* What the task requires
Start at the line containing "lower_resistor_terminals();", stop at the line containing "obj.data.transform(world)", and set down every line in that stretch exactly as written, and nothing else.

* Data provided

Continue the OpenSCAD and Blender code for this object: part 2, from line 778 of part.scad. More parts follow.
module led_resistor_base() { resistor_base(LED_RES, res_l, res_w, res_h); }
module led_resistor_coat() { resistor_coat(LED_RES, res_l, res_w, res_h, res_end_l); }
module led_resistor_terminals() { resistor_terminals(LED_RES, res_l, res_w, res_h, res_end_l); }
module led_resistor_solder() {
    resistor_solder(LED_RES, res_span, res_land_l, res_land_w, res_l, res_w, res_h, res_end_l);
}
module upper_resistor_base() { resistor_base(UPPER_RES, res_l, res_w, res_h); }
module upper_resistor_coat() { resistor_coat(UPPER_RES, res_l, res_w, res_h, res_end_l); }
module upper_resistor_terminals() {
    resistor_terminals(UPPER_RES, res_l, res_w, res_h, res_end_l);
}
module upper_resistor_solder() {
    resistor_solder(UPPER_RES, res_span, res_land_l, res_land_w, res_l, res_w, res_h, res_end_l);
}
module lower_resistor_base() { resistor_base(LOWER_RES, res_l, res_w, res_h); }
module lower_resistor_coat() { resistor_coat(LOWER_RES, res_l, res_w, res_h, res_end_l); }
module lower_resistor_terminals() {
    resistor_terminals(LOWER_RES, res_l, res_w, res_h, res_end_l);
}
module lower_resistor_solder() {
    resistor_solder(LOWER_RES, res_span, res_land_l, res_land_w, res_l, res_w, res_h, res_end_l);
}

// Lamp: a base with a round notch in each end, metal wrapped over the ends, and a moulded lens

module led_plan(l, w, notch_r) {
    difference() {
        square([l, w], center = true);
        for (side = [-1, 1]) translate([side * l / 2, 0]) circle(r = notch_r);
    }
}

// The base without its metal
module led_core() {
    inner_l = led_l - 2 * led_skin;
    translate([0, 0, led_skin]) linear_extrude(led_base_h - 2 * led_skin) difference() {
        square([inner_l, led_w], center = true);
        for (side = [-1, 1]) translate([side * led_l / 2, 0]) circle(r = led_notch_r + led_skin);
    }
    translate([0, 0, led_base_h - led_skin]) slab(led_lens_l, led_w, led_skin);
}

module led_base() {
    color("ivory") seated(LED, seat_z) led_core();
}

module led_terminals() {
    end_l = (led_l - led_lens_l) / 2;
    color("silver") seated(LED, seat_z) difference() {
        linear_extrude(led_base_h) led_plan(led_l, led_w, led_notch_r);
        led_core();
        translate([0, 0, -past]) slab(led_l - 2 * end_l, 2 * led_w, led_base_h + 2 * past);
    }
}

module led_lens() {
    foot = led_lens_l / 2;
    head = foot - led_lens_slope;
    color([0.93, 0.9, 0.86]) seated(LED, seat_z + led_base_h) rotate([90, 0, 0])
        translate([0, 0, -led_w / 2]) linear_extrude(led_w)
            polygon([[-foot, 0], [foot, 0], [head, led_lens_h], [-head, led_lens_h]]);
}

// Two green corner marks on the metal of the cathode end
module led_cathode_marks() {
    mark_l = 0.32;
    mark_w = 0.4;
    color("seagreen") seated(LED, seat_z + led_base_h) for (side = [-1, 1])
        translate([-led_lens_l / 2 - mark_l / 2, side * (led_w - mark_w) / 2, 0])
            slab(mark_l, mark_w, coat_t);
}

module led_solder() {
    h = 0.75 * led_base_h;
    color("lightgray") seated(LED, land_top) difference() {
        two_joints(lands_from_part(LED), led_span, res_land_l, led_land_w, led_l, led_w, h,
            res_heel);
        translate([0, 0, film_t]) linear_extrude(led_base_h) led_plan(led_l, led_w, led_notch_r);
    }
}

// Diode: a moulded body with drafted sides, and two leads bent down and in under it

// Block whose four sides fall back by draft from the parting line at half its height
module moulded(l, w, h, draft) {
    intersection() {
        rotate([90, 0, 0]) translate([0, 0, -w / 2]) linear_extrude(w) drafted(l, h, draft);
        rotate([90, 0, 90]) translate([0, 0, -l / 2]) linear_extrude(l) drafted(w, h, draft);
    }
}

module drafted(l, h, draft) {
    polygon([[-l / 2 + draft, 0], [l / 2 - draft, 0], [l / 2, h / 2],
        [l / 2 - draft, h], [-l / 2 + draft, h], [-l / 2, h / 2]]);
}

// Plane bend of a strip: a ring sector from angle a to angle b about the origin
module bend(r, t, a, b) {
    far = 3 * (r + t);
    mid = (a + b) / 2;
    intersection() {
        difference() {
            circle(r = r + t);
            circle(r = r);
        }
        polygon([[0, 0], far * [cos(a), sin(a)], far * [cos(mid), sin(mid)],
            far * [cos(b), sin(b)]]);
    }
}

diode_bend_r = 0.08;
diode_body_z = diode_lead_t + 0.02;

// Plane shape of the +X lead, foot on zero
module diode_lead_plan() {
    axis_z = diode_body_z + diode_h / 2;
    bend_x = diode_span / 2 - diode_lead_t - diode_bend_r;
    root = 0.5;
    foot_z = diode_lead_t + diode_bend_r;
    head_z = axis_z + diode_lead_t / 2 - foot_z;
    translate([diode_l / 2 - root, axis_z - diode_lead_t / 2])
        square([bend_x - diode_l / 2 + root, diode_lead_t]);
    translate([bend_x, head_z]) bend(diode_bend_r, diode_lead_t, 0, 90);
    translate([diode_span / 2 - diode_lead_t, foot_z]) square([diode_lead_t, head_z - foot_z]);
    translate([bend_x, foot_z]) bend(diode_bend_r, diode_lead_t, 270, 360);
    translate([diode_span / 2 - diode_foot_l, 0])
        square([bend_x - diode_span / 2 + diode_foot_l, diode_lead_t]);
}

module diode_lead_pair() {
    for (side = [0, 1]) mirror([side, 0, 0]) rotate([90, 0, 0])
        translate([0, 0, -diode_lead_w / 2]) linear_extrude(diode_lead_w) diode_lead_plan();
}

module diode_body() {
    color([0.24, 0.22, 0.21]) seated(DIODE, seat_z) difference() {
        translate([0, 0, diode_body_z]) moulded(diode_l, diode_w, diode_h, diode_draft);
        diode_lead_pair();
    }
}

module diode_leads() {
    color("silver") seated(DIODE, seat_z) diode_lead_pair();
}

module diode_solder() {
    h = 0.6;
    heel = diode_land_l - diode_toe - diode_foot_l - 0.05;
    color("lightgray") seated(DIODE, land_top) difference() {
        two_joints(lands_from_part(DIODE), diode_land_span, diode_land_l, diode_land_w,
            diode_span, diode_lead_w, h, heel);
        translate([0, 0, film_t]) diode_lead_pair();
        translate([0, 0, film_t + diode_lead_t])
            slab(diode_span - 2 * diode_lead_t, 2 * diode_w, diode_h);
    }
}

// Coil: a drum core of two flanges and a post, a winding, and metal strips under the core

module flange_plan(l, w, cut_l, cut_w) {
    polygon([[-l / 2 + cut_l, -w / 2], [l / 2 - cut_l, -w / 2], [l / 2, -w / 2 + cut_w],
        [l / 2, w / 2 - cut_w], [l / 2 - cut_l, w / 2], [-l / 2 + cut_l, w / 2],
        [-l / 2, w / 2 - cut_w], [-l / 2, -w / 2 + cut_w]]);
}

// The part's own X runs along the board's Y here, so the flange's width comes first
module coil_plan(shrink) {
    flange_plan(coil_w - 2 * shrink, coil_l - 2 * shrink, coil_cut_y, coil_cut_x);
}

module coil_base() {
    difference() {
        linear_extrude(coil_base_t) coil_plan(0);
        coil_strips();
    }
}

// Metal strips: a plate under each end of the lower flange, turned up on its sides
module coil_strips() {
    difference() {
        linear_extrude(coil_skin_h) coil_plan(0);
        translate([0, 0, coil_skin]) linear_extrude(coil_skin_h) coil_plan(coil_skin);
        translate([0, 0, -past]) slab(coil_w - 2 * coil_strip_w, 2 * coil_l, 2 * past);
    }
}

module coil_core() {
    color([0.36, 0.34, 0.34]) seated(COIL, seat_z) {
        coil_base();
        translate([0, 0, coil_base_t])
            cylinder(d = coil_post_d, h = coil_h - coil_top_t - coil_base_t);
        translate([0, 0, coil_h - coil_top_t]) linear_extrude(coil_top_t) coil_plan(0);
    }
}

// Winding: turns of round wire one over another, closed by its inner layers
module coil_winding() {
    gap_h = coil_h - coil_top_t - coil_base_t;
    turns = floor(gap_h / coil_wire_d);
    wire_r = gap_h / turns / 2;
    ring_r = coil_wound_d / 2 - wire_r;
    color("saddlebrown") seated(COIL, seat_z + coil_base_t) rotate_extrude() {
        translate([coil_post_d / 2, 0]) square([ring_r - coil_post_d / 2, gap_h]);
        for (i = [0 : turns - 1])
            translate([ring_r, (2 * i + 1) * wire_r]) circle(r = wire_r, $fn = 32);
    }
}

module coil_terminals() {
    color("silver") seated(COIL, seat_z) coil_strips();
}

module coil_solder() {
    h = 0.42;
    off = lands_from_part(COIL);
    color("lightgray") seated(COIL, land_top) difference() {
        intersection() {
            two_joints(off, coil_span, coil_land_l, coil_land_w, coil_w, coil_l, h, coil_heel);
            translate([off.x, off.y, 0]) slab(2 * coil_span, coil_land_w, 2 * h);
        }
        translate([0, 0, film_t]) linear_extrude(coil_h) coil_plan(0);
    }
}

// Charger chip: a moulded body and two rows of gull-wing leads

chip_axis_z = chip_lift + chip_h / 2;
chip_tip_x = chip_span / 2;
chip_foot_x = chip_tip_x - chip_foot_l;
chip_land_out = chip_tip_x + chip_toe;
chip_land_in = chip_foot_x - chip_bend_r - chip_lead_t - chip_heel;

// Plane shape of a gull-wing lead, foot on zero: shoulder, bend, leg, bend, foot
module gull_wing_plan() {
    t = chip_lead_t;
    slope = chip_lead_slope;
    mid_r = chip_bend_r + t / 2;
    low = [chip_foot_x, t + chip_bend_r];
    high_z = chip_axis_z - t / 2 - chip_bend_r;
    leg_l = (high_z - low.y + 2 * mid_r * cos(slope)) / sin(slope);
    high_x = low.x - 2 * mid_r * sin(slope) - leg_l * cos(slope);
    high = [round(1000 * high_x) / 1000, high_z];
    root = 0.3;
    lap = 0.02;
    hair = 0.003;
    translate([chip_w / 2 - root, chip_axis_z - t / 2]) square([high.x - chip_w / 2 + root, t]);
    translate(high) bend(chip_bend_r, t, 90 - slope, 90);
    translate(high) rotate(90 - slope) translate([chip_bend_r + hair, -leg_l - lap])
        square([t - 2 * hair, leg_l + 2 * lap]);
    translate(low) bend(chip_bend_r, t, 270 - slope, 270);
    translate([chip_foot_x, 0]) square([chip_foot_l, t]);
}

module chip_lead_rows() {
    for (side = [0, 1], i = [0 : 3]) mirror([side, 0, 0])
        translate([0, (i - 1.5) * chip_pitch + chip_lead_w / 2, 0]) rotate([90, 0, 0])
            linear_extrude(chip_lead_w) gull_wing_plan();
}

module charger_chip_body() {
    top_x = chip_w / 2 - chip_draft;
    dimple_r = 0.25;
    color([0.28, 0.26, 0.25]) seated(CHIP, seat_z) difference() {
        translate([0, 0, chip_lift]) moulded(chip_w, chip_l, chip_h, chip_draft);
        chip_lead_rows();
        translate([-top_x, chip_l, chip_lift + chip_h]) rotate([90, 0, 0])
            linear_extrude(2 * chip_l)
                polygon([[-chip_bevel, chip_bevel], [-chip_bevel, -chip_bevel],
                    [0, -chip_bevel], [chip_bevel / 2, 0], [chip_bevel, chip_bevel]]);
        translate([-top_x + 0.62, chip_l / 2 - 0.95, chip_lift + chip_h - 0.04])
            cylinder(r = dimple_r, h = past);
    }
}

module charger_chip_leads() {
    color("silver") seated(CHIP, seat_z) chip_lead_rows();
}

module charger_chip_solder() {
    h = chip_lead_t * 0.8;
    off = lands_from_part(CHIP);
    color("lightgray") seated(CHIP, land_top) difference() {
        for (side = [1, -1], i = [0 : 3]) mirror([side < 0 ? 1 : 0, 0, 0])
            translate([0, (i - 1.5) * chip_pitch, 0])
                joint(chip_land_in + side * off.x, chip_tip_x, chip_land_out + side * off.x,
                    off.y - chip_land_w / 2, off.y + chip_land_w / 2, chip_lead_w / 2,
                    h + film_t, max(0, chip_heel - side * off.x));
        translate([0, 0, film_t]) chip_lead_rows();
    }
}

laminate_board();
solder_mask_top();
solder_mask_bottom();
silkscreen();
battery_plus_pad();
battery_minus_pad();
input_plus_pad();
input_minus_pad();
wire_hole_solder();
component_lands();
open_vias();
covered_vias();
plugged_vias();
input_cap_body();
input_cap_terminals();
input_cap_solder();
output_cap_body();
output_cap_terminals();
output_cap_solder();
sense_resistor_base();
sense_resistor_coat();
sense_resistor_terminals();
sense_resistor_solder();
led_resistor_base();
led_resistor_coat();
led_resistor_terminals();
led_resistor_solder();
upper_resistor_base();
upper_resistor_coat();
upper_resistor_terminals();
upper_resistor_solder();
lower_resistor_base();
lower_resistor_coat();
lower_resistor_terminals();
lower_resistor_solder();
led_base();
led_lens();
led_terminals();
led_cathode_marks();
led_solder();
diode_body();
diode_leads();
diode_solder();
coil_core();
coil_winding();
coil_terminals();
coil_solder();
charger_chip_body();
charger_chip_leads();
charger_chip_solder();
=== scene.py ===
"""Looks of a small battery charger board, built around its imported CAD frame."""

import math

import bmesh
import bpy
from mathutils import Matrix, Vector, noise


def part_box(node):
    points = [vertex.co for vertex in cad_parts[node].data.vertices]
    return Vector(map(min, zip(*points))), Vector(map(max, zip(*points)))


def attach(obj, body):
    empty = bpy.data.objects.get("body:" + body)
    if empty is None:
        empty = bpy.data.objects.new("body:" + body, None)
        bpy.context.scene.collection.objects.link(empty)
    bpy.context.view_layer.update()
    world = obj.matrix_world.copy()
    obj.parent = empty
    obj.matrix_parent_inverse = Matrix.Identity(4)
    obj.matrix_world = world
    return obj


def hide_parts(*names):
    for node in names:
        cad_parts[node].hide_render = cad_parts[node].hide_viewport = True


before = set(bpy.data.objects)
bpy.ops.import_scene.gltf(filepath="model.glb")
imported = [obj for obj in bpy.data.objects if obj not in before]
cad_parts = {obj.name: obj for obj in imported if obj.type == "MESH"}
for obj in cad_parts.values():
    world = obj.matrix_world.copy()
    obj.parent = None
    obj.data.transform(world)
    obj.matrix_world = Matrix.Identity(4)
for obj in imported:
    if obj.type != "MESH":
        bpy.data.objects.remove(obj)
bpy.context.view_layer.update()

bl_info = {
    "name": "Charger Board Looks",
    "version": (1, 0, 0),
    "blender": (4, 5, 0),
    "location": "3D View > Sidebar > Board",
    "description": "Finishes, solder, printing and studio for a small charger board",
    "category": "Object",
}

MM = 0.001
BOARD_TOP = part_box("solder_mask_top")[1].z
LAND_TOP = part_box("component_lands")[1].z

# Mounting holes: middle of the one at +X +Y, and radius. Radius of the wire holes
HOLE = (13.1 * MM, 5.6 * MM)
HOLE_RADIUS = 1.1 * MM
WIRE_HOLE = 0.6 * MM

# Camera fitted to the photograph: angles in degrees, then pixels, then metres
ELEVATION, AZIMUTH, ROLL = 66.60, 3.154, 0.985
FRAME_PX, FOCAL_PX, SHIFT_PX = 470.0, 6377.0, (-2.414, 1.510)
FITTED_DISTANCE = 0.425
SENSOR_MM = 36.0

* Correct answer
lower_resistor_terminals();
lower_resistor_solder();
led_base();
led_lens();
led_terminals();
led_cathode_marks();
led_solder();
diode_body();
diode_leads();
diode_solder();
coil_core();
coil_winding();
coil_terminals();
coil_solder();
charger_chip_body();
charger_chip_leads();
charger_chip_solder();
=== scene.py ===
"""Looks of a small battery charger board, built around its imported CAD frame."""

import math

import bmesh
import bpy
from mathutils import Matrix, Vector, noise


def part_box(node):
    points = [vertex.co for vertex in cad_parts[node].data.vertices]
    return Vector(map(min, zip(*points))), Vector(map(max, zip(*points)))


def attach(obj, body):
    empty = bpy.data.objects.get("body:" + body)
    if empty is None:
        empty = bpy.data.objects.new("body:" + body, None)
        bpy.context.scene.collection.objects.link(empty)
    bpy.context.view_layer.update()
    world = obj.matrix_world.copy()
    obj.parent = empty
    obj.matrix_parent_inverse = Matrix.Identity(4)
    obj.matrix_world = world
    return obj


def hide_parts(*names):
    for node in names:
        cad_parts[node].hide_render = cad_parts[node].hide_viewport = True


before = set(bpy.data.objects)
bpy.ops.import_scene.gltf(filepath="model.glb")
imported = [obj for obj in bpy.data.objects if obj not in before]
cad_parts = {obj.name: obj for obj in imported if obj.type == "MESH"}
for obj in cad_parts.values():
    world = obj.matrix_world.copy()
    obj.parent = None
    obj.data.transform(world)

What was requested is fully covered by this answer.